BrésilBrasilia déplore d’énormes dégâts au patrimoine
La horde de bolsonaristes qui a envahi les lieux de pouvoir, dimanche, a tout saccagé sur son passage, y compris des œuvres d’art d’une valeur inestimable.
Vandalisés dimanche à Brasilia, le Palais présidentiel de Planalto, la Cour suprême et le siège du Congrès constituent des trésors de l’architecture moderne signés Oscar Niemeyer. Les constructions futuristes aux courbes emblématiques de cet architecte génial sont pour beaucoup dans le classement par l’Unesco du tissu urbain de la capitale brésilienne au Patrimoine mondial de l’humanité, en 1987.
Chacun des trois bâtiments, dont une quantité impressionnante de vitres ont été brisées, regorgeait en outre de mobilier rare, d’œuvres de grands artistes modernistes brésiliens, ou d’autres offertes au Brésil par des pays étrangers. Dans un communiqué, l’Institut du Patrimoine historique artistique national du Brésil (Iphan) a «profondément déploré les dégâts occasionnés» et assuré qu’une expertise serait menée prochainement pour «évaluer les besoins de restauration».
L’une des pièces les plus emblématiques endommagées est la statue de granite «La Justice», sculptée en 1961 par le Brésilien Alfredo Ceschiatti. Elle trône devant la Cour suprême, sur la Place des Trois pouvoirs, en face du palais présidentiel. Cette œuvre monumentale de plus de trois mètres de haut représente une femme assise, les yeux bandés, une épée à la main. Dimanche, elle a été taguée, avec l’inscription «Perdeu, mané» (tu as perdu, pauvre con), sur la poitrine.
Pendule Louis XIV
Une pendule fabriquée par Balthazar Martinot, horloger du roi de France Louis XIV, de marqueterie Boulle, a été retrouvée sur le sol, au troisième étage du Palais présidentiel. Son coffre marron et doré est très abîmé et un trou béant remplace le cadran.

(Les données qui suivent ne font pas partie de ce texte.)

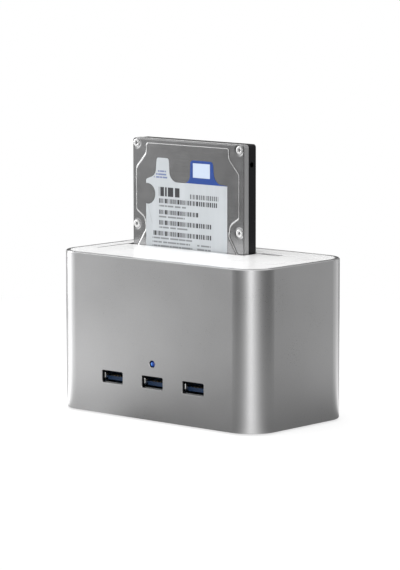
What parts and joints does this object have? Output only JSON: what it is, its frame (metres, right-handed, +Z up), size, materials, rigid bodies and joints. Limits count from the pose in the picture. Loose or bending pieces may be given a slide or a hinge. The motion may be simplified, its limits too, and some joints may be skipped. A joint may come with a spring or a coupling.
{
  "type": "hard drive docking station",
  "caption": "Desktop dock in a rounded metal sleeve with a top slot for bare drives, a small drive standing in it, and USB sockets along the front.",
  "frame": {"origin": "on the table under the middle of the station, at the bottom of its feet", "axes": "+X to the right as the front sockets are faced, +Y to the back with the power inlet, +Z up"},
  "size_m": [0.125, 0.069, 0.1272],
  "materials": {
    "satin_aluminium": "fine bead-blasted, clear anodised",
    "white_gloss": "smooth gloss white",
    "dark_plastic": "fine spark-eroded texture",
    "black_plastic": "moulded black nylon",
    "button_grey": "fine satin grey",
    "rubber": "soft matt black",
    "steel": "bright zinc plate",
    "socket_steel": "nickel plate",
    "socket_blue": "moulded blue plastic",
    "gold": "thin gold plate",
    "board_green": "green solder mask",
    "chip_black": "moulded epoxy",
    "can_metal": "drawn metal can",
    "lamp_blue": "clear blue, lit",
    "drive_cast": "cast, partly black coated",
    "drive_lid": "satin rolled steel",
    "bright_screw": "bright nickel plate",
    "label_paper": "printed satin film"
  },
  "bodies": {
    "station": {"housing_sleeve": "satin_aluminium", "top_cover": "white_gloss", "drive_well": "dark_plastic", "base_plate": "dark_plastic", "power_switch": "dark_plastic", "dock_connector": "black_plastic", "power_jack": "black_plastic", "rubber_foot_1": "rubber", "rubber_foot_2": "rubber", "rubber_foot_3": "rubber", "rubber_foot_4": "rubber", "flap_hinge_pin": "steel", "flap_spring": "steel", "base_screws": "steel", "cover_screws": "steel", "board_screws": "steel", "lamp_leads": "steel", "b_socket_shell": "socket_steel", "power_jack_pin": "socket_steel", "power_jack_contacts": "socket_steel", "port_1_shell": "socket_steel", "port_2_shell": "socket_steel", "port_3_shell": "socket_steel", "b_socket_core": "socket_blue", "port_1_tongue": "socket_blue", "port_2_tongue": "socket_blue", "port_3_tongue": "socket_blue", "b_socket_contacts": "gold", "dock_contacts": "gold", "port_1_contacts": "gold", "port_2_contacts": "gold", "port_3_contacts": "gold", "main_board": "board_green", "hub_chip": "chip_black", "bridge_chip": "chip_black", "flash_chip": "chip_black", "regulator_chip": "chip_black", "inductor_1": "chip_black", "inductor_2": "chip_black", "crystal_1": "can_metal", "crystal_2": "can_metal", "capacitor_1": "can_metal", "capacitor_2": "can_metal", "capacitor_3": "can_metal", "status_lamp": "lamp_blue"},
    "flap": {"slot_flap": "white_gloss"},
    "button": {"power_button": "button_grey"},
    "drive": {"drive_casting": "drive_cast", "drive_cover": "drive_lid", "drive_cover_screws": "bright_screw", "drive_label": "label_paper", "drive_board": "board_green", "drive_board_chips": "chip_black", "drive_board_screws": "bright_screw", "drive_plug": "black_plastic", "drive_plug_contacts": "gold"}
  },
  "joints": [
    {"name": "flap_swing", "type": "hinge", "parent": "station", "child": "flap", "pos_m": [0, -0.0137, 0.072], "axis": [-1, 0, 0], "range_deg": [0, 90], "stiffness_Nm_per_rad": 0.002, "springref_deg": -51.57, "deforming": ["flap_spring"]},
    {"name": "button_press", "type": "slide", "parent": "station", "child": "button", "axis": [0, -1, 0], "range_m": [0, 0.0015], "stiffness_N_per_m": 400, "springref_m": -0.001},
    {"name": "drive_lift", "type": "slide", "parent": "station", "child": "drive", "axis": [0, 0, 1], "range_m": [0, 0.056]}
  ]
}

Selon la Présidence, il s’agissait d’un cadeau de la Cour du Roi-Soleil à la couronne portugaise, apporté par le roi Joao VI au Brésil en 1808, quand il avait fui Lisbonne, à l’approche des troupes napoléoniennes.
Sa restauration est considérée comme «très difficile» par Rogerio Carvalho, responsable du patrimoine des Palais présidentiels, cité dans un communiqué.
Chef-d’œuvre moderniste
Le tableau «Les mulâtres», du peintre Di Cavalcanti, un des maîtres du modernisme brésilien, exposé au Salon noble du troisième étage du Palais présidentiel, a été gravement endommagé. La toile datant de 1962, qui représente quatre femmes dans un décor végétal exubérant, a été «trouée à sept reprises» à coups de couteau par les émeutiers, selon la Présidence. «Sa valeur est estimée à 8 millions de réais (environ 1,4 million de francs), mais ce genre d’œuvre est habituellement vendu cinq fois plus cher aux enchères».
La «table de travail de Juscelino Kubitschek», ex-président brésilien visionnaire à l’origine de la construction de Brasilia, a également été endommagée. Cette table marron foncé, conçue par Oscar Niemeyer et sa fille unique Anna Maria, a été renversée et utilisée comme barricade par les émeutiers pour bloquer l’accès des forces de l’ordre, selon la Présidence.